Тягин собрался было почистить ногти маленькой пилкой, лежавшей в левом кармане, но подумал, что это будет чересчур. Он в эту минуту ненавидел Алексея Андреевича.
— Вот потому-то у вас ничего и не выйдет, — опять заговорил тот, — что вы свое время ненавидите, не понимаете, на сто лет от него отстаете, и всё заняты какими-то обратными утопиями. Но не это, не это хотел я вам сказать и не о «большой любви» пришел говорить. Мы теперь расстаемся навеки, можно сказать, потому что вторично вы города не отобьете, вы это знаете. Вы уйдете бог весть куда, в Закавказье, может быть, а может быть, и за Урал. А то и за границу. Мне не жаль вас, полковник. Вы делаете то, что можете. Другого вы ничего не можете.

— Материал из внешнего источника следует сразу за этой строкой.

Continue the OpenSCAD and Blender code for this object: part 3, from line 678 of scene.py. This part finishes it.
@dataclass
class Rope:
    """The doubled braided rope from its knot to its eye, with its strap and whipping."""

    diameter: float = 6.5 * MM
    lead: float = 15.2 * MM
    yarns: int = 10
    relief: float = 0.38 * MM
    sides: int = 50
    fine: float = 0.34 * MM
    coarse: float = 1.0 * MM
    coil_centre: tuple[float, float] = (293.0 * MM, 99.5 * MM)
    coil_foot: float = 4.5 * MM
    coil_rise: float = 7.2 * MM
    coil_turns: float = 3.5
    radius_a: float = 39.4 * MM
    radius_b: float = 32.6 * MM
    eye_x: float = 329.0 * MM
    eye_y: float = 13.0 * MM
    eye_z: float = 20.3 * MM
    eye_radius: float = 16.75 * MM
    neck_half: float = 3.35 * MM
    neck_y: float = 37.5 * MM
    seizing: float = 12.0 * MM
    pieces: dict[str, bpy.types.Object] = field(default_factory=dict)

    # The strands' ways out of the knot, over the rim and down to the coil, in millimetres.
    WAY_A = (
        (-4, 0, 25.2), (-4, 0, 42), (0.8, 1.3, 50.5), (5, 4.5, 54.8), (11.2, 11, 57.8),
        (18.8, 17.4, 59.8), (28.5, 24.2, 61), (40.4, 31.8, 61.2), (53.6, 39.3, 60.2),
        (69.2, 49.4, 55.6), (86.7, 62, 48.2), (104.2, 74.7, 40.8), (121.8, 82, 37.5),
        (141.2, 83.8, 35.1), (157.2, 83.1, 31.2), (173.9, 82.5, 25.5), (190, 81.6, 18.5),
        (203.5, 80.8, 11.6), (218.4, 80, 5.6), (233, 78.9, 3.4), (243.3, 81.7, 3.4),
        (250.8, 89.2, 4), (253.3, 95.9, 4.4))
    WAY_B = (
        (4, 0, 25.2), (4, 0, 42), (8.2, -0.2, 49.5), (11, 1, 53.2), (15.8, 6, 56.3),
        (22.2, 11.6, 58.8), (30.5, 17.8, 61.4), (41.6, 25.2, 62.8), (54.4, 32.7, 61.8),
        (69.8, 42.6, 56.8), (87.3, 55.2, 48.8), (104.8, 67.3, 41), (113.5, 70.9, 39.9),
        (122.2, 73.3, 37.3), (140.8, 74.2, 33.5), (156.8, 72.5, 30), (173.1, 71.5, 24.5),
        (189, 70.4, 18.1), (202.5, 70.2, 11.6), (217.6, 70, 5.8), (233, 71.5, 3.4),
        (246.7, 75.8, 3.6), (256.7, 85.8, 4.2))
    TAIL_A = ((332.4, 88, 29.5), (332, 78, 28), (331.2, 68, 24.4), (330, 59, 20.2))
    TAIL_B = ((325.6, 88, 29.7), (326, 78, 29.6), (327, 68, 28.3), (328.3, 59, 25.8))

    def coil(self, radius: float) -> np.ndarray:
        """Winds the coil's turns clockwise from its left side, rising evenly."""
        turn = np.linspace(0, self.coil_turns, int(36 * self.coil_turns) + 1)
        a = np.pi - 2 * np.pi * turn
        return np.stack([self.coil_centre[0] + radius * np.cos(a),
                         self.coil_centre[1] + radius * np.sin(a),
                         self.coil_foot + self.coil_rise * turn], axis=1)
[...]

Тягин встал и подошел к Бойко.
— И это вы мне говорите? И это вы разговариваете так со мной! Вы жизнь мою сломали, семью мою…

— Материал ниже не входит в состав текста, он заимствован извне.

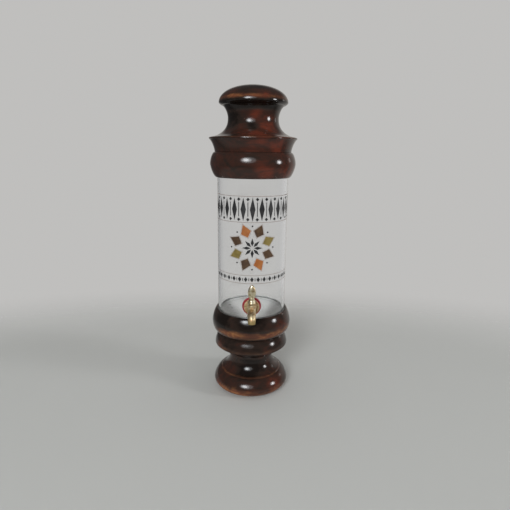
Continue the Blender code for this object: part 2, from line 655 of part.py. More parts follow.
def spout_rings(radius, reach, drop, nose_radius=0.0):
    """Rings round the spout's centre line, which runs forward and bends down in one plane.

    Each ring lies in the tap's frame: x across, y up and z forward from the jar's axis.
    With a nose radius, the last stretch tapers to a nose with a chamfered edge.
    """
    stations = [(0.0, reach, 0.0, radius)]
    for step in range(SPOUT_BEND_STEPS + 1):
        bend = SPOUT_BEND_ANGLE * step / SPOUT_BEND_STEPS
        up = -SPOUT_BEND_RADIUS * (1 - math.cos(bend))
        ahead = SPOUT_START + SPOUT_BEND_RADIUS * math.sin(bend)
        stations.append((up, ahead, bend, radius))
    up, ahead, bend, _ = stations[-1]
    ends = [(drop, radius)]
    if nose_radius:
        ends = [(drop - SPOUT_NOSE_EDGE, nose_radius + SPOUT_NOSE_EDGE), (drop, nose_radius)]
    for length, size in ends:
        stations.append((up - length * math.sin(bend), ahead + length * math.cos(bend), bend, size))
    rings = []
    for up, ahead, bend, size in stations:
        ring = []
        for index in range(BRASS_STEPS):
            angle = math.tau * index / BRASS_STEPS
            across, rise = size * math.cos(angle), size * math.sin(angle)
            ring.append((across, up + rise * math.cos(bend), ahead + rise * math.sin(bend)))
        rings.append(ring)
    return rings


def make_tap_body(brass, forward, upright):
    """Cast tap body: threaded shank, dished flange, barrel, upright housing and bent spout."""
    dish = TAP_FLANGE_FRONT - TAP_FLANGE_DISH
    land = TAP_FLANGE_RADIUS - TAP_FLANGE_ROUND - TAP_FLANGE_LAND
    collar = (TAP_FLANGE_FRONT + KEY_REACH - HOUSING_RADIUS) / 2
    body = turned("tap_body", outline(
        (0, SHANK_BACK),
        thread_points(SHANK_BACK, JAR_INNER_RADIUS),
        (SHANK_RADIUS - THREAD_DEPTH, TAP_FLANGE_BACK),
        (TAP_FLANGE_RADIUS, TAP_FLANGE_BACK),
        quarter((TAP_FLANGE_RADIUS, TAP_FLANGE_FRONT - TAP_FLANGE_ROUND),
                (TAP_FLANGE_RADIUS - TAP_FLANGE_ROUND, TAP_FLANGE_FRONT), "upright", steps=2),
        (land, TAP_FLANGE_FRONT),
        (land - TAP_FLANGE_ROUND, dish),
        (BARREL_ROOT_RADIUS, dish),
        (BARREL_RADIUS, TAP_FLANGE_FRONT),
        (BARREL_RADIUS, collar - BARREL_COLLAR_WIDTH),
        (BARREL_COLLAR_RADIUS, collar - BARREL_COLLAR_WIDTH / 2),
        (BARREL_COLLAR_RADIUS, collar + BARREL_COLLAR_WIDTH / 2),
        (BARREL_RADIUS, collar + BARREL_COLLAR_WIDTH),
        (BARREL_RADIUS, KEY_REACH),
        (0, KEY_REACH),
    ), brass, BRASS_STEPS, parent=forward)
    housing = turned("tap_housing", [
        (0, -HOUSING_DROP),
        (HOUSING_FOOT_RADIUS, -HOUSING_DROP),
        (HOUSING_RADIUS, HOUSING_TAPER_HEIGHT - HOUSING_DROP),
        (HOUSING_RADIUS, HOUSING_RISE - HOUSING_RIM_HEIGHT * 2),
        (HOUSING_RIM_RADIUS, HOUSING_RISE - HOUSING_RIM_HEIGHT),
        (HOUSING_RIM_RADIUS, HOUSING_RISE - FIT_GAP),
        (HOUSING_RIM_RADIUS - FIT_GAP, HOUSING_RISE),
        (0, HOUSING_RISE),
    ], brass, BRASS_STEPS, parent=upright)
    combine(body, housing, "UNION")
    spout = lofted("tap_spout", spout_rings(SPOUT_RADIUS, KEY_REACH, SPOUT_DROP, SPOUT_NOSE_RADIUS),
                   brass, parent=forward)
    combine(body, spout, "UNION")
    seat = turned("key_seat", [
        (0, -HOUSING_DROP - OVERRUN),
        (KEY_FOOT_RADIUS + FIT_GAP, -HOUSING_DROP - OVERRUN),
        (KEY_FOOT_RADIUS + FIT_GAP, -HOUSING_DROP),
        (KEY_TOP_RADIUS + FIT_GAP, HOUSING_RISE),
        (KEY_TOP_RADIUS + FIT_GAP, HOUSING_RISE + OVERRUN),
        (0, HOUSING_RISE + OVERRUN),
    ], brass, BRASS_STEPS, parent=upright)
    combine(body, seat, "DIFFERENCE")
    inlet = turned("tap_inlet", disc(SHANK_BACK - OVERRUN, KEY_REACH, BORE_RADIUS), brass, 12, parent=forward)
    combine(body, inlet, "DIFFERENCE")
    outlet = lofted("tap_outlet", spout_rings(SPOUT_BORE_RADIUS, KEY_REACH, SPOUT_DROP + OVERRUN),
                    brass, parent=forward)
    combine(body, outlet, "DIFFERENCE")


def make_key(brass, upright):
    """Tap key: tapered plug with a port across it, boss, waist and tulip-shaped grip."""
    key = turned("tap_key", [
        (0, KEY_FOOT_Z),
        (KEY_FOOT_RADIUS, KEY_FOOT_Z),
        (KEY_TOP_RADIUS, HOUSING_RISE),
        (KEY_TOP_RADIUS, BOSS_Z),
        (BOSS_RADIUS, BOSS_Z),
        (BOSS_RADIUS, BOSS_Z + BOSS_HEIGHT / 3),
        (BOSS_RADIUS - BOSS_SHOULDER, BOSS_Z + BOSS_HEIGHT * 2 / 3),
        (WAIST_RADIUS, WAIST_Z),
        (WAIST_RADIUS, GRIP_Z),
        (0, GRIP_Z),
    ], brass, BRASS_STEPS, parent=upright)
    rings = []
    for rise_share, width_share, depth_share in GRIP_SHARES:
        rings.append([
            (GRIP_WIDTH / 2 * width_share * math.cos(math.tau * side / GRIP_SIDES),
             GRIP_THICKNESS / 2 * depth_share * math.sin(math.tau * side / GRIP_SIDES),
             GRIP_Z - FIT_GAP + GRIP_HEIGHT * rise_share)
            for side in range(GRIP_SIDES)
        ])
    combine(key, lofted("key_grip", rings, brass, parent=upright), "UNION")
    across = add_axis("port_axis", (0, 0, 0), (0, math.pi / 2, 0), upright)
    port = turned("key_port", disc(-BOSS_RADIUS, BOSS_RADIUS, KEY_PORT_RADIUS), brass, 12, parent=across)
    combine(key, port, "DIFFERENCE")
    tapping = turned("key_tapping", disc(
        KEY_FOOT_Z - OVERRUN, KEY_SCREW_SEAT + KEY_SCREW_LENGTH + FIT_GAP, KEY_SCREW_RADIUS + FIT_GAP,
    ), brass, 12, parent=upright)
    combine(key, tapping, "DIFFERENCE")


def make_key_retainer(brass, upright):
    """Washer and slotted screw that keep the key in its housing."""
    turned("tap_key_washer", disc(
        KEY_WASHER_TOP - KEY_WASHER_THICKNESS, KEY_WASHER_TOP, KEY_WASHER_RADIUS, KEY_SCREW_RADIUS + FIT_GAP,
    ), brass, BRASS_STEPS, parent=upright)
    head_bottom = KEY_SCREW_SEAT - KEY_SCREW_HEAD_HEIGHT
    screw = turned("tap_key_screw", [
        (0, head_bottom),
        (KEY_SCREW_HEAD_RADIUS - KEY_SCREW_HEAD_ROUND, head_bottom),
        (KEY_SCREW_HEAD_RADIUS, head_bottom + KEY_SCREW_HEAD_ROUND),
        (KEY_SCREW_HEAD_RADIUS, KEY_SCREW_SEAT),
        (KEY_SCREW_RADIUS, KEY_SCREW_SEAT),
        (KEY_SCREW_RADIUS, KEY_SCREW_SEAT + KEY_SCREW_LENGTH),
        (0, KEY_SCREW_SEAT + KEY_SCREW_LENGTH),
    ], brass, steps=16, parent=upright)
    slot = block("key_screw_slot", (KEY_SCREW_HEAD_RADIUS * 3, SLOT_WIDTH, SLOT_DEPTH * 2), brass,
                 (0, 0, head_bottom), upright)
    combine(screw, slot, "DIFFERENCE")


def build():
    """Makes every piece, from the felt up."""
    clear_scene()
    wood = finish("stained_wood", (0.075, 0.022, 0.012), 0.22)
    plain_wood = finish("plug_wood", (0.32, 0.19, 0.10), 0.55)
    glass = finish("clear_glass", (0.95, 0.97, 0.96), 0.02, transmission=1.0)
    brass = finish("brass", (0.78, 0.60, 0.30), 0.24, metallic=1.0)
    steel = finish("steel", (0.55, 0.56, 0.58), 0.35, metallic=1.0)
    red_rubber = finish("red_rubber", (0.50, 0.03, 0.03), 0.5)
    black_rubber = finish("black_rubber", (0.03, 0.03, 0.03), 0.6)
    cork = finish("cork", (0.55, 0.38, 0.22), 0.8)
    green_felt = finish("green_felt", (0.05, 0.13, 0.07), 0.95)
    pale_felt = finish("pale_felt", (0.72, 0.72, 0.70), 0.9)

    forward = add_axis("tap_forward", (0, 0, TAP_Z), (math.pi / 2, 0, 0))
    upright = add_axis("tap_key_axis", (0, -KEY_REACH, TAP_Z))

    make_felt(green_felt)
    make_foot(wood)
    make_coach_screw(steel)
    make_cup(wood)
    make_pad(pale_felt)
    make_jar(glass, forward)
    make_collar(wood)
    make_knob(wood)
    make_gasket(cork)
    make_plug(plain_wood, black_rubber)
    make_plug_screws(brass)
    make_tap_washers(red_rubber, brass, forward)
    make_tap_nut(brass, forward)
    make_tap_body(brass, forward, upright)
    make_key(brass, upright)
    make_key_retainer(brass, upright)


build()
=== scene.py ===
"""Looks of a tall glass decanter between turned, dark-stained wooden ends, with a small brass tap.

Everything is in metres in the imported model's frame: +Z is up and the tap points towards -Y.
"""
import functools
import math
import operator

import bpy
import numpy as np
from mathutils import Matrix, Vector


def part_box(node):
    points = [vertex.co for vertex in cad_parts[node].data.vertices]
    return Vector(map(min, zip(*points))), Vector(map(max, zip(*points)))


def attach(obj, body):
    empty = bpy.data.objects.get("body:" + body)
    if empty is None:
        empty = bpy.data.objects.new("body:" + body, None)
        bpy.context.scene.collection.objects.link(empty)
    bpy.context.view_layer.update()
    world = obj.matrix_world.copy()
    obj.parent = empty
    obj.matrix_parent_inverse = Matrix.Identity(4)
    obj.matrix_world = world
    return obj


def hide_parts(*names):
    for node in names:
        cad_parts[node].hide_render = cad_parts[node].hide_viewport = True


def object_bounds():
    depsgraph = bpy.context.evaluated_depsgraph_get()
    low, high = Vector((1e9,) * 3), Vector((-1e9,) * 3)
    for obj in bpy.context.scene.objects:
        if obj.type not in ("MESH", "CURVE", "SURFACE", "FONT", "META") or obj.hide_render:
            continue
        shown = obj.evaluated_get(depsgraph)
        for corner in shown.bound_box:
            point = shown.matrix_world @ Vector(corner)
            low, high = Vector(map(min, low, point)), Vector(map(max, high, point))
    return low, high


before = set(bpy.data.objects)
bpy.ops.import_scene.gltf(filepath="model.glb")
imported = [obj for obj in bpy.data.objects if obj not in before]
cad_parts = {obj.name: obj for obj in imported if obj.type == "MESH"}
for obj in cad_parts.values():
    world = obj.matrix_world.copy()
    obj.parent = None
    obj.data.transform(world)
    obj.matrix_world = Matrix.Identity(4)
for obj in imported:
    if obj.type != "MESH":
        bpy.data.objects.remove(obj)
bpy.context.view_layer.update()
MM = 0.001


# Camera. It stands a little above the decanter's shoulder and looks down at it, from just right
# of the tap, with a slightly wide lens.
EYE = Vector((-4.0, -533.0, 316.8)) * MM
LOOKS_DOWN = math.radians(13.83)
LOOKS_RIGHT = math.radians(0.875)
TILT = math.radians(0.72)

camera = bpy.data.objects.new("camera", bpy.data.cameras.new("camera"))
camera.data.lens = 29.08
camera.data.sensor_width = 36.0
camera.data.clip_start = 10 * MM
camera.matrix_world = (Matrix.Translation(EYE) @ Matrix.Rotation(-LOOKS_RIGHT, 4, "Z")
                       @ Matrix.Rotation(math.pi / 2 - LOOKS_DOWN, 4, "X") @ Matrix.Rotation(TILT, 4, "Z"))
bpy.context.scene.collection.objects.link(camera)
bpy.context.scene.camera = camera
bpy.context.scene.view_settings.view_transform = "Standard"


# Lamps. A window stands to the left behind the camera, bright in its middle and fainter on the
# wall round it, with a narrower one far to the right and a faint one behind that. Each lamp is
# aimed at the decanter's middle.
MIDDLE = sum(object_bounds(), Vector()) / 2
LAMP_DISTANCE = 3.5


def lamp(name, right, up, width, height, glow, colour):
    """An oval lamp seen from the decanter at `right` and `up` degrees from straight ahead.

    It spans width by height degrees there, and its radiance is glow, so its power is
    glow * pi * area.
    """
    side, rise = math.radians(right), math.radians(up)
    towards = Vector((math.sin(side) * math.cos(rise), -math.cos(side) * math.cos(rise), math.sin(rise)))
    light = bpy.data.lights.new(name, "AREA")
    light.shape = "ELLIPSE"
    light.size = 2 * LAMP_DISTANCE * math.tan(math.radians(width) / 2)
    light.size_y = 2 * LAMP_DISTANCE * math.tan(math.radians(height) / 2)
    light.energy = glow * math.pi * (math.pi / 4 * light.size * light.size_y)
    light.color = colour
    item = bpy.data.objects.new(name, light)
    item.location = MIDDLE + towards * LAMP_DISTANCE
    item.rotation_euler = towards.to_track_quat("Z", "Y").to_euler()
    item.visible_camera = False
    item.visible_transmission = False
    bpy.context.scene.collection.objects.link(item)


lamp("window", -19, 25, 14, 12, 17.0, (0.93, 0.97, 1.0))
lamp("window_panes", -18, 25, 25, 19, 8.0, (0.93, 0.97, 1.0))
lamp("window_wall", -13, 25, 39, 27, 2.6, (0.96, 0.98, 1.0))
lamp("side_window", 73, 13, 9, 10, 31.0, (0.97, 0.98, 1.0))
lamp("side_wall", 73, 13, 16, 16, 7.0, (0.97, 0.98, 1.0))
lamp("far_window", 116, 13, 8, 11, 1.6, (1.0, 0.98, 0.95))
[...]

— Неправда! Вы знаете, что в первый же год после свадьбы вы сами сломали свою семью. Что до жизни, то она цветет по сю пору.
Тягин смолчал.
— Но вы продолжаете думать, что можно жить кое-как. Нет, полковник, — и внезапно глаза его загорелись, — кое-как больше жить нельзя. Надо иметь совесть!
Это опять был намек, и Тягин теперь уже не сомневался, зачем пришел Бойко и о чем сейчас заговорит.
— Я виноват перед вами, — сказал тот, опять снижая голос. — Да, я виноват. Но верьте мне, мы оба заплатили за все настоящую цену — и она, и я. Все сложилось не так, как мы хотели: счастья не было, не было совместной жизни, был вечный страх…
— Весь город знал о вашей связи.
— Но Даша не знала, и Алеша не знал. Мы жили врозь и любили друг друга тайно. Моя первая жена не дала мне развода. Мы жили в этом аду провинциальной жизни военного времени и революции. У каждого из нас был ребенок, прижитый с другим… Но любовь была. Была верность. И теперь моя жизнь кончена.
«Кто тебя проверит?» — подумал Тягин, но не прервал его. Сам он никогда не страдал в своей жизни от женщин; ему было немного неловко, Алексей Андреевич его раздражал. И то, к чему он шел, тоже беспокоило.
— Случилось так, что мы не один раз, но два столкнулись с вами, — опять заговорил Бойко. — Это была судьба — моя и ваша. Для вас Дюмонтель была развлечением в походе. Для меня она была добрым товарищем по работе. Мы вместе работали давно и были привязаны друг к другу. Моя мать почему-то любила ее, и она бывала у нас… Молва приписала моей жестокости, моей холодности ее смерть. Вы знаете, что было причиной ее отчаяния. Не прерывайте меня! Полковник, этой причиной были вы, ваше отношение к ней, как к брошенной, ненужной вещи, после того, как вы скрыли от нее, что у вас в Крыму семья, с которой вы никогда не расстанетесь.